Ladies' Gaelic football career

Sport
- Sport: Ladies' Gaelic football
- Position: Forward

Club
- Years: Club
- Shane O'Neill's GAC

Inter-county
- Years: County
- 2015–: Armagh

Inter-county titles
- All Stars: 3

Association football career
- Positions: Midfielder; forward;

Youth career
- Bessbrook
- Camlough Rovers

Senior career*
- Years: Team / Apps / (Gls)
- Newry City
- 2018–2019: Sion Swifts

International career^{‡}
- 2013–2015: Northern Ireland
- Australian rules footballer

Australian rules football career

Playing career^{1}
- Years: Club / Games (Goals)
- 2023–: Melbourne / 6 (2)
- ^{1} Playing statistics correct to the end of the 2023 season.

= Aimee Mackin =

Irish footballer

Aimee Mackin (born 22 April 1997) is an Irish dual code footballer from Camlough in County Armagh. In association football she has played for Women's Premiership clubs Newry City and Sion Swifts, and represented the Northern Ireland women's national football team at both youth and senior level. She also played ladies' Gaelic football for Shane O'Neill's GAC and at senior level for Armagh GAA, competing in the Ladies' National Football League and All-Ireland Senior Ladies' Football Championship. She was named the 2020 TG4 Senior Player's Player of the Year.

==Soccer career==
===Club career===
In September 2015, Newry City won the Northern Ireland Women's Premier League, when Mackin scored a dramatic last-minute winner over Mid-Ulster Ladies. Mackin signed for Sion Swifts in March 2018 after Newry City withdrew from the Women's Premiership.

===International career===
====Youth====
In 2011 Mackin was called up to represent Northern Ireland at under-15 schoolgirl level while she attended St Paul's High School, Bessbrook. In April 2012 she was a key player in the team which retained the Bob Docherty Cup. By the following season she was participating for the Northern Ireland women's national under-17 football team in their 2013 UEFA Women's Under-17 Championship qualification series.

In February 2015 Mackin scored a hat-trick for the Northern Ireland women's national under-19 football team in a 9–1 win over Estonia at Solitude.

====Senior====
Mackin made her senior debut for Northern Ireland in October 2013, during the 2015 FIFA Women's World Cup qualification campaign.
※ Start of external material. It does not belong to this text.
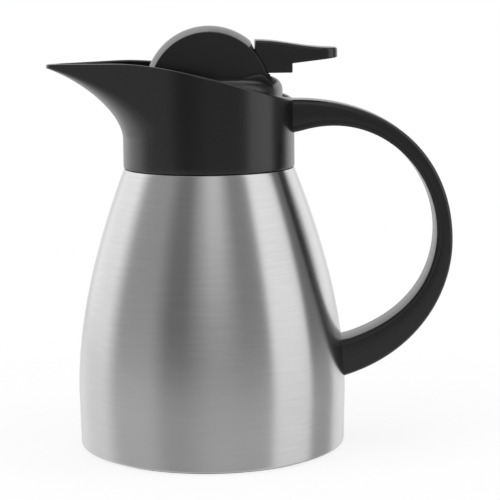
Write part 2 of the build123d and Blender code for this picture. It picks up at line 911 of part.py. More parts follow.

She was still 16 years old when she scored against Estonia in March 2014.

==Gaelic football career==
From a prominent Gaelic Athletic Association (GAA) family, Mackin's father Michael served as a coach and chairman of Shane O'Neill's GAC where Aimee and her five siblings all played. Aimee was among four of the siblings to progress to senior inter-county football with Armagh. She made her debut in 2015 and won All Star honours following a series of promising performances. She won another All Star in 2017, before her progress was derailed by an anterior cruciate ligament injury in July 2019.

After a period of rehabilitation Mackin stopped playing soccer to focus on Gaelic football. Exceptional form on her return led to her winning the 2020 TG4 Senior Player's Player of the Year.

==Australian rules football career==
In 2022 Mackin's sister and Armagh team-mate Bláithín signed for AFL Women's club Melbourne Football Club, but Aimee decided to remain in Ireland: "I'm probably a bit of a homebird so playing Gaelic is the priority for me at the minute." At the time she was employed as a classroom assistant at her alma mater St Paul's High School.

However in 2023, Aimee decided to join her sister at Melbourne, where she played six games in the 2023 AFL Women's season, including two finals.

==Personal life==
Mackin attended St Paul's High School, Bessbrook and Ulster University at Jordanstown.